A friend had an interesting experience with a Rufous hummingbird. I asked them to write about it and include some pictures. – Jason Hallacher, HMN Advisor
Maybe laziness can occasionally have its rewards? Our hummingbird feeder was frequented by bees after the departure of the Ruby-throated hummingbirds in October, so we decided to leave it hanging there for a while. Then I just didn’t notice it anymore. . . . .
Until November 17 when it took center stage. Out of the blue, there was a hummingbird drinking heartily. I scarcely believed my eyes Within minutes I replenished the thoroughly scoured feeder with fresh sugar water and the bird returned immediately. Aware of the approaching cold, we bought a couple of heat lamps to warm the feeders.
With the help of Allen Larner, who keeps the records at the Augusta Bird Club, we decided it was a male Rufous hummingbird, a rare winter visitor in Augusta County. The hummingbird became a constant delight and on December 8 we had a licensed bander from Delaware give him a leg band #J45254.

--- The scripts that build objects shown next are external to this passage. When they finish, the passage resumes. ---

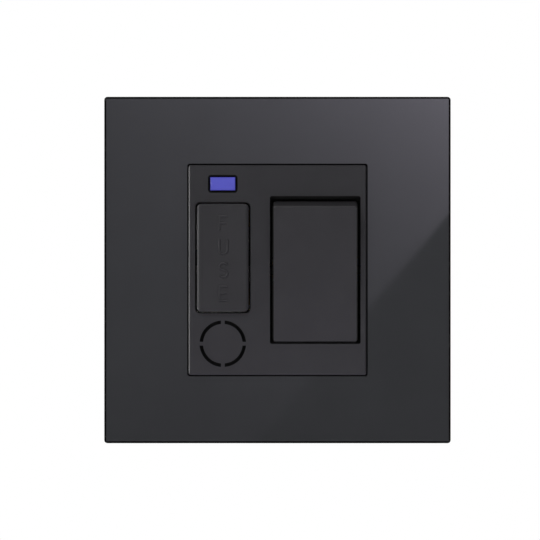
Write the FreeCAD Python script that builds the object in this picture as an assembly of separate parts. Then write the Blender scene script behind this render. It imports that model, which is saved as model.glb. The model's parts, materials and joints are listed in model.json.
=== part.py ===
import FreeCAD, Part
import math
import os

# Fused spur unit, in millimetres.
# X runs to the right, Y into the wall and Z up. Y = 0 is the wall's surface, where the
# yoke lies, and the origin is midway between the yoke's two fixing holes.

# Pane and cover frame
plate_side = 86.0
plate_corner_radius = 0.8
plate_arris = 0.45
plate_projection = 9.5
pane_thickness = 3.5
window_corner_radius = 0.6
frame_inset = 0.8
frame_corner_radius = 2.0
frame_wall = 1.6
frame_web = 1.8
frame_lip_wall = 1.2
frame_lip_depth = 1.4
rib_thickness = 1.2
rib_depth = 1.8
rib_setback = 1.0
side_rib_pitch = 10.0
end_rib_offset = 24.0
end_rib_pitch = 9.0
pry_notch_width = 7.0
pry_notch_depth = 1.4

# Yoke
yoke_inset = 7.5
yoke_thickness = 1.6
yoke_corner_radius = 3.0
yoke_ledge = 0.85
fixing_spacing = 60.3
fixing_hole_radius = 2.1
rebate_depth = 0.6
rebate_clearance = 0.2
flange_length = 40.0
flange_height = 2.2
claw_offset = 12.0
claw_width = 6.0
claw_thickness = 1.2
claw_lip = 0.7
claw_lip_height = 0.8
claw_clearance = 0.2
earth_tongue_width = 5.0
earth_tongue_length = 4.6
earth_riser_inset = 0.8

# Centre plate
insert_width = 44.1
insert_height = 52.1
insert_gap = 0.35
insert_proud = 0.4
insert_corner_radius = 0.5
insert_arris = 0.3
insert_front_wall = 2.2
insert_left_wall = 1.58
insert_right_wall = 1.42
insert_end_wall = 1.6
insert_flange = 1.0
insert_flange_thickness = 1.0
guide_wall = 1.4
screw_boss_radius = 2.2

# Indicator
indicator_z = 21.4
lens_width = 6.4
lens_height = 3.5
lens_corner_radius = 0.5
lens_gap = 0.47
lens_fit = 0.1
lens_groove_depth = 1.3
lens_flange_overhang = 0.65
lens_flange_thickness = 1.0
lens_pipe_length = 1.2
lens_arris = 0.3
led_radius = 1.5
led_length = 5.3
led_gap = 0.3
board_thickness = 1.0
board_width = 10.2
board_height = 5.6
resistor_radius = 1.0
resistor_length = 5.4
resistor_lead_radius = 0.25
link_radius = 0.5
link_run_z = 19.4

# Break-out ring of the flex outlet
outlet_z = -18.3
outlet_outer_radius = 5.78
outlet_inner_radius = 4.92
outlet_web = 0.95
outlet_skin = 0.4
outlet_boss_depth = 1.5
outlet_boss_wall = 0.8

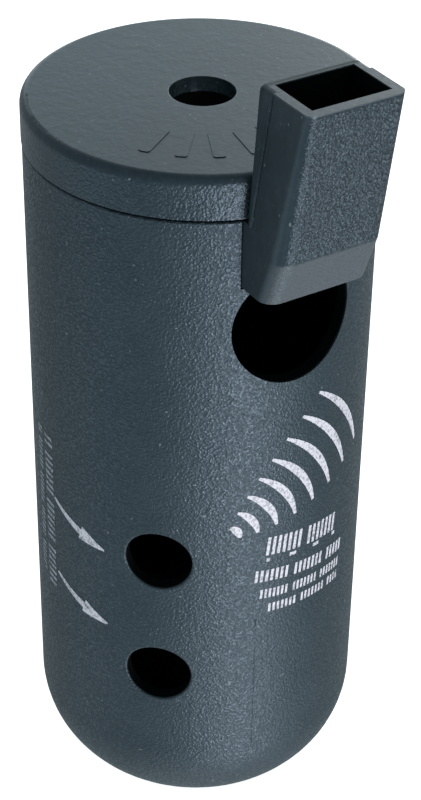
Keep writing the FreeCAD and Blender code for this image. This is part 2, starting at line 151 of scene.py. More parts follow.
class Sheet:
    """The node sheet of one material."""

    def __init__(self, name: str) -> None:
        """Make the material with nothing but its output.

        Args:
            name: the material's name.
        """
        self.material = bpy.data.materials.new(name)
        self.material.use_nodes = True
        self.tree = self.material.node_tree
        self.tree.nodes.clear()
        self.output = self.tree.nodes.new("ShaderNodeOutputMaterial")

    def node(self, kind: str, settings: dict[str, Any], inputs: dict[Any, Any]) -> bpy.types.Node:
        """Add a node, set it up and feed it.

        Args:
            kind: the node's type.
            settings: its properties, set first.
            inputs: a value, socket or Value for each input socket, by name or number.

        Returns:
            The node.
        """
        node = self.tree.nodes.new(kind)
        for name, setting in settings.items():
            setattr(node, name, setting)
        for key, item in inputs.items():
            self.feed(node.inputs[key], item)
        return node

    def feed(self, socket: bpy.types.NodeSocket, item: Any) -> None:
        """Link a socket or set its value.

        Args:
            socket: the input socket.
            item: a Value, an output socket or a plain value.
        """
        source = item.socket if isinstance(item, Value) else item
        if isinstance(source, bpy.types.NodeSocket):
            self.tree.links.new(source, socket)
        else:
            socket.default_value = source

    def value(self, kind: str, settings: dict[str, Any], inputs: dict[Any, Any],
              output: Any = 0) -> Value:
        """Add a node and return one of its outputs as a Value.

        Args:
            kind: the node's type.
            settings: its properties.
            inputs: its inputs.
            output: the output socket's name or number.

        Returns:
            The output, ready for arithmetic.
        """
        return Value(self, self.node(kind, settings, inputs).outputs[output])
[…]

He also made the following observations:
Weight: 3.98 grams including about 1 gram of fat
Wing length 47.25 mm; Tail length 26 mm; Bill length 17.52 mm
Grooving on bill 80% (indicating the bird was born this year)
Amazingly, on November 13 another hummingbird joined the scene and stayed for a couple of days, but after considerable zooming and posturing, the first one chased him (her?) off. Christmas Day was memorable for its frigid temperatures necessitating bringing the feeders inside from time to time to thaw them.
The Rufous is still with us on December 29 In such crazed times, this tiny being has brought us so much joy. It feels like a harbinger of good things to come in 2021! It may also suggest that keeping feeders up through at least the beginning of winter could save a life.